N.B. The addition of whey in homemade mayonnaise will help your mayonnaise last longer. If you have added whey, let the mayonnaise sit at room temperature, well covered, for 7 hours before refrigerating. With whey added, mayonnaise will keep for several months will become firmer with time. Without whey, mayonnaise will keep for about 2 weeks.
To get whey: drain some natural yoghurt through either muslin or a clean chux sitting in a strainer. Use the natural yoghurt in a curry meal or use it in tzatziki dip.
Mango Ice
500 g Frozen Chopped Mango
1 tablespoon chopped mint
The zest of one lime
About 2 tablespoons yoghurt – either use sweetened yoghurt or add a little honey to sweeten if using natural yoghurt.
1.      Process all together in a food processor until smooth.
2.      Serve immediately or put into the freezer until required.
Serve with or without icecream.
This could be very nice served in martini glasses with a dash of vodka and drunk while sitting around a pool!

Asian Style Coleslaw

Serves 4 - 6

Approximately 4 cups of mixed vegies, sliced/shredded/chopped, including but not limited to:
Capsicum – any colours
Red onion or spring onions
Snow Peas
Snow pea sprouts or bean sprouts
Cucumber – cut in half lengthwise and de-seed before slicing

1 clove garlic, crushed
3 Tablespoons Olive Oil
1 Tablespoon Soy Sauce
1 Tablespoon Sweet Chilli Sauce
1 Tablespoon Lime Juice – about ½ a lime
1 Teaspoon Fish Sauce
1 Teaspoon Sesame Oil
Mix all ingredients in a jar and then add to vegies and mix through. Fresh Chilli could be used instead of the chilli sauce, but you would then add a little sugar.


1/2 cup milk
1/2 cup sugar/honey/maple syrup/rapdura sugar
2 large egg yolks
1 teaspoon Vanilla Essence/Extract/paste
500 ml cream

Whisk together the milk, sugar, egg and vanilla until sugar has dissolved. Add cream and mix to blend it all together.

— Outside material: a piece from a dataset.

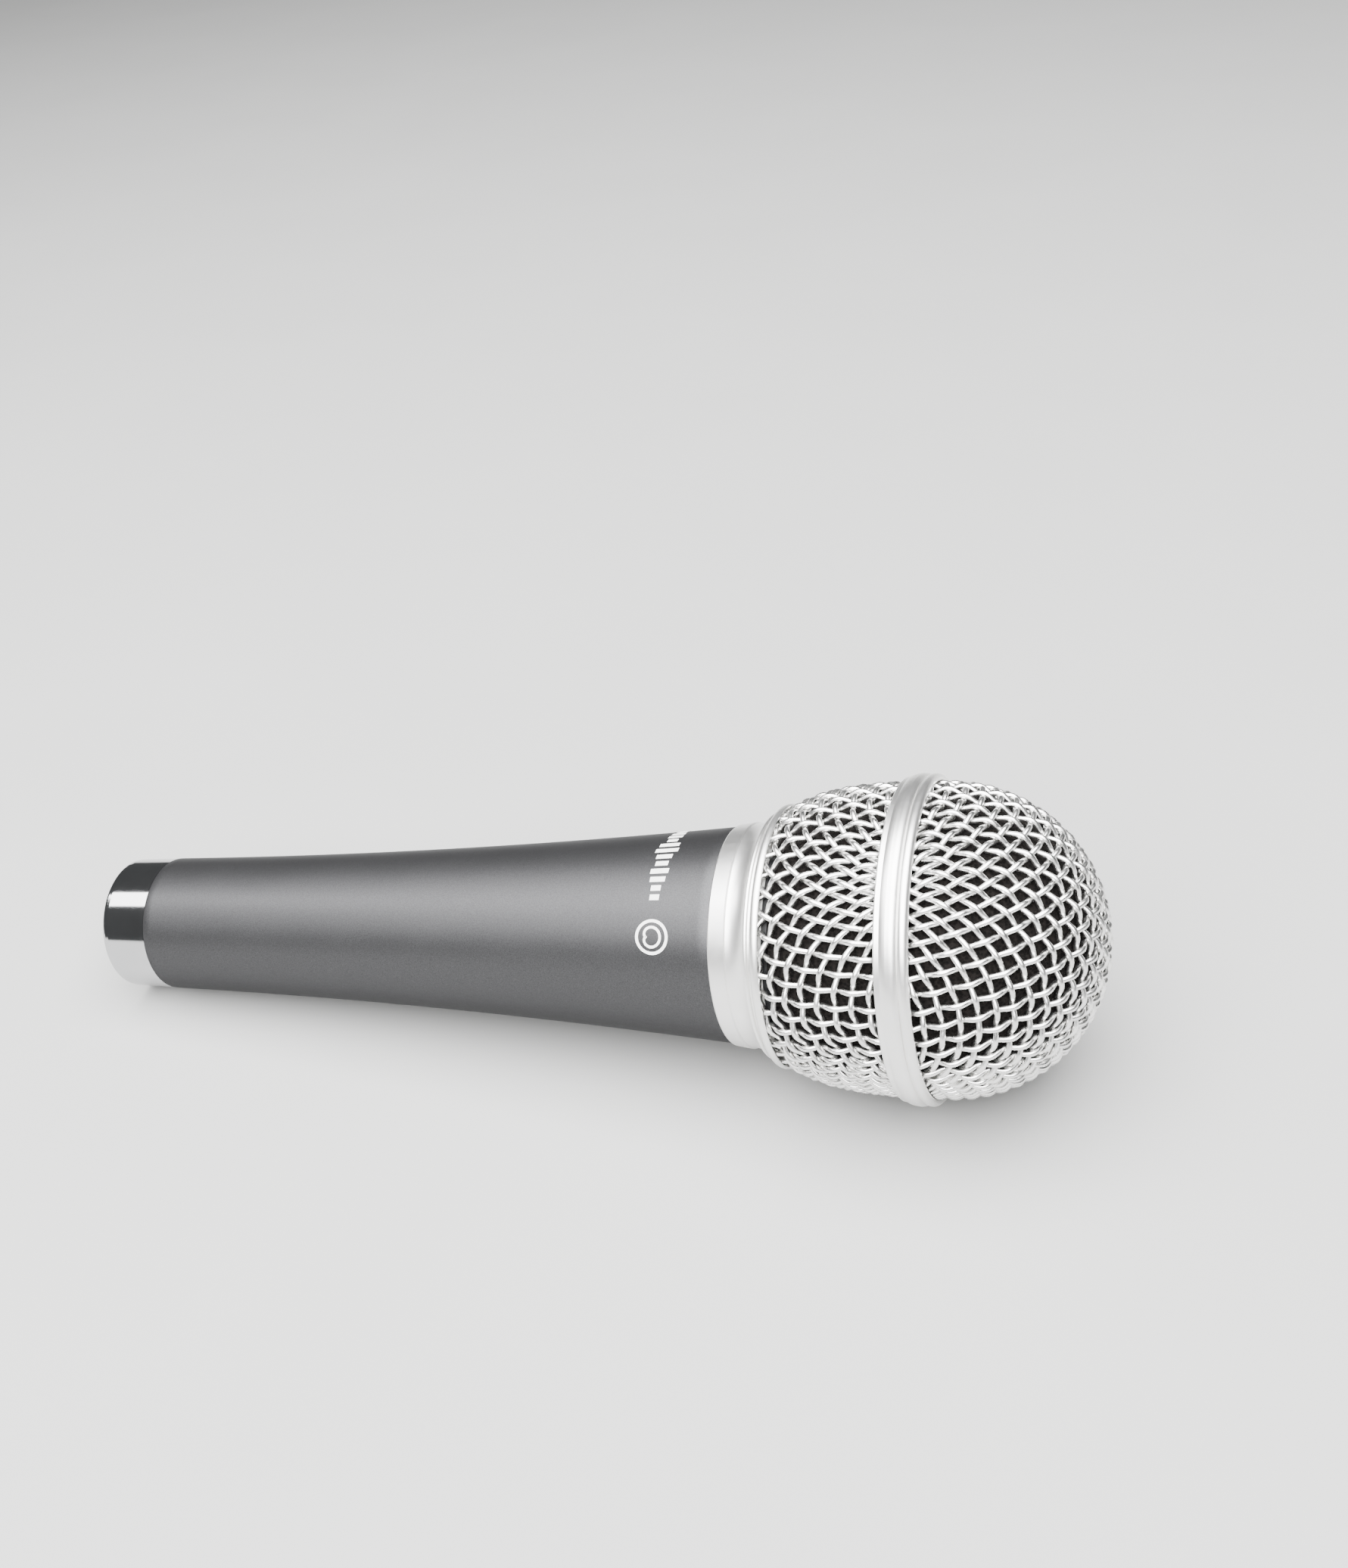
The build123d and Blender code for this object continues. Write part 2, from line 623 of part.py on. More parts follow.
# ---------------------------------------------------------------- laid down
def resting_plane():
    """The plane whose Z is the microphone's axis once it lies on a table, on its two resting cones."""
    axis = Vector(math.cos(LEAN), 0, math.sin(LEAN))
    up = Vector(-math.sin(LEAN), 0, math.cos(LEAN))
    height = SHELL_RADIUS * math.cos(LEAN) - REST_TAIL * math.sin(LEAN)
    # Ends of the microphone along the table.
    rim_centre = SHELL_RADIUS - TAIL_RIM_FILLET
    tail_end = TAIL_RIM_FILLET * axis.X - rim_centre * axis.Z - TAIL_RIM_FILLET
    ball_end = DOME_CENTRE * axis.X + BALL_RADIUS
    return Plane(origin=(-(tail_end + ball_end) / 2, 0, height), x_dir=up, z_dir=axis)


RESTING = resting_plane()


def main():
    make_dome()
    make_bowl()
    make_band()
    make_collar()
    make_windscreen()
    make_oring()
    make_handle()
    make_connector()
    make_capsule_mount()
    make_capsule_housing()
    make_motor()
    make_moving_coil()
    make_leads()
    os.makedirs("parts", exist_ok=True)
    for label, piece in PIECES.items():
        laid = RESTING.location * piece
        laid.label = label
        export_step(laid, f"parts/{label}.step")


if __name__ == "__main__":
    main()
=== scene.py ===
"""Looks for the dynamic microphone: woven wire ball, satin collar and band, painted handle, plated tail.

The pieces made here are drawn about the microphone's own axis, in millimetres from the tail face: z runs from
the tail to the ball, x is up and y is towards the camera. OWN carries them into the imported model's frame.
"""

import itertools
import json
import math

import bmesh
import bpy
import numpy as np
from mathutils import Matrix, Vector


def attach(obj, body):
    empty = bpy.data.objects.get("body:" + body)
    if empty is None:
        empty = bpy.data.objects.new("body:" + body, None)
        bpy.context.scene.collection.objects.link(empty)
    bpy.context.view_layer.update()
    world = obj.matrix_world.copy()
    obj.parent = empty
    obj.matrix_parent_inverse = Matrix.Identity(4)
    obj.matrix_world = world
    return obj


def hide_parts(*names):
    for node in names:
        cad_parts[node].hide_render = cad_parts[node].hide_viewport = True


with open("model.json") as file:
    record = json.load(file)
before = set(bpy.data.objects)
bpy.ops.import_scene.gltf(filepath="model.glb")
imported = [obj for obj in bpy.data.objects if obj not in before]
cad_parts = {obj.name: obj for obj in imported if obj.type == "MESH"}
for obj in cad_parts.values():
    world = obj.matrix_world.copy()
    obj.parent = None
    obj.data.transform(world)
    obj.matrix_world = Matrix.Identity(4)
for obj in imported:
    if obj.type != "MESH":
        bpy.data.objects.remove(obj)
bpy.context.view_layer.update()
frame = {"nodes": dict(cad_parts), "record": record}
RECORD = frame["record"]
NODES = frame["nodes"]

# ---------------------------------------------------------------- the microphone's own axes
MM = 0.001
SOCKET = next(m for m in RECORD["mounts"] if m["name"] == "cable_socket")
TURN = next(j for j in RECORD["behaviour"]["joints"] if j["name"] == "grille_turn")
AXIS = Vector(TURN["axis"]).normalized()
UP = Vector((-AXIS.z, 0, AXIS.x))
OWN = Matrix((
    (*(UP * MM), 0), (*(AXIS.cross(UP) * MM), 0), (*(AXIS * MM), 0), (*SOCKET["pos_m"], 1),
)).transposed()

# ---------------------------------------------------------------- sizes, in millimetres from the tail face
BALL = 24.9  # radius outside the wire cloth
DOME_CENTRE = 150.1
BAND = 146.4
NECK = 20.8  # radius of the bowl at the collar
COLLAR_TOP = 125.0
BOWL_SIDE = np.array([(NECK, COLLAR_TOP), (BALL - 1.6, 129.0), (BALL, 134.0), (BALL, BAND)])
BOWL_POINTS = 200
BOWL_FOOT = 6.0  # how far the bowl's cloth runs on down inside the collar

WIRE = 0.92
PITCH = 2.68
CLOTH = BALL - WIRE  # radius to the middle of the dome's cloth
WEAVE_TURN = math.radians(-12)  # where round the ball the wires run straight along it
DOME_SLIP = math.radians(10)  # how far from the tip the middle of the dome's cloth lies
DOME_REACH, BOWL_REACH = 19, 17  # wires to each side of the middle one
WEAVE_END = BAND - 4  # the dome's weave is worked out down to here
DOME_EDGE, BOWL_EDGE = BAND + 0.8, BAND - 0.8  # where the wires end inside the band
BOWL_LIP = COLLAR_TOP - 0.9  # where they end inside the collar's lip
STEPS = 6  # points along a wire from one crossing to the next
SIDES = 8  # of a wire
SHORTEST = 4  # points in the shortest piece of wire that is drawn
SLOPE_REACH = 0.2  # half the length that the bowl's slope is taken over

FOAM_INSET = 1.96  # from the outside of the wire cloth to the foam
FOAM_THICKNESS = 3.0
FOAM_DENT = 0.12
FOAM_COLUMNS = 160
FOAM_DOME_ROWS, FOAM_BOWL_ROWS = 46, 34
FOAM_END = COLLAR_TOP + 1.05

HANDLE_END = 9.0
SHOULDER = 116.0  # where the handle's paint ends and its thread begins
HANDLE_SIDE = ((11.75, HANDLE_END), (13.7, 62.5), (17.6, SHOULDER))  # radius and height
EDGE = 0.15  # rounding at both ends of the paint
COLUMNS = 192  # steps round the handle
SIDE_ROWS = 55
SPIGOT = 15.9  # radius outside the thread
SPIGOT_TOP = 122.5
SPIGOT_EDGE = 0.5
THREAD = (117.3, 121.9)
THREAD_ROWS = 75
THREAD_DEPTH = 0.45
THREAD_FADE = 0.6
MOUTH, MOUTH_END = 14.2, 104.0
BORE, BORE_END = 12.8, 92.0
SLEEVE, SLEEVE_END = 9.65, 22.05  # bore over the tail ring's sleeve
SCREW_HEIGHT = 15.0
SCREW_HOLE = 1.3
SCREW_EDGE = 0.12
SCREW_COLUMN = COLUMNS * 3 // 4
WINDOW = 1.8  # half the height of the handle's window that the screw's hole is fitted in
WINDOW_ROWS = 9
WINDOW_COLUMNS = 6  # half its width

RUBBER_RADIUS = 16.55  # to the middle of the collar's rubber ring
RUBBER_SECTION = 0.58  # radius
RUBBER_HEIGHT = SHOULDER + RUBBER_SECTION
RUBBER_COLUMNS, RUBBER_SIDES = 160, 16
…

Put into Icecream Machine and mix as per normal.

To Add fruit - chop or process it and add in the last five minutes.
Chocolate Icecream - add 1/2 cup cocoa powder with the milk and eggs and increase the sugar to 3/4 of a cup.

If you don't have an icecream machine - just put it into the freezer and mix it a few times while it's freezing so that it doesn't freeze too hard.

Baked Ricotta

Preheat oven to 180 C

250 g ricotta
1 tablespoon each of chopped parsley and basil
1 chilli
1 clove of garlic, chopped
1 tablespoon grated parmesan cheese
1 egg
Olive oil
Salt and pepper
1.      Mix half the herbs and chilli with the ricotta. Add the garlic, egg, parmesan cheese and salt and pepper to taste.
2.      Lightly grease a ramekin with olive oil and place the ricotta in. Sprinkle the remaining chopped herbs and chilli over the top and then drizzle with olive oil.

3.      Bake for about ½ and hour or until lightly browned on top and is set. Test this by pressing gently in the middle of the ricotta.
Serve hot with crusty bread or crackers. It’s just as good cold too.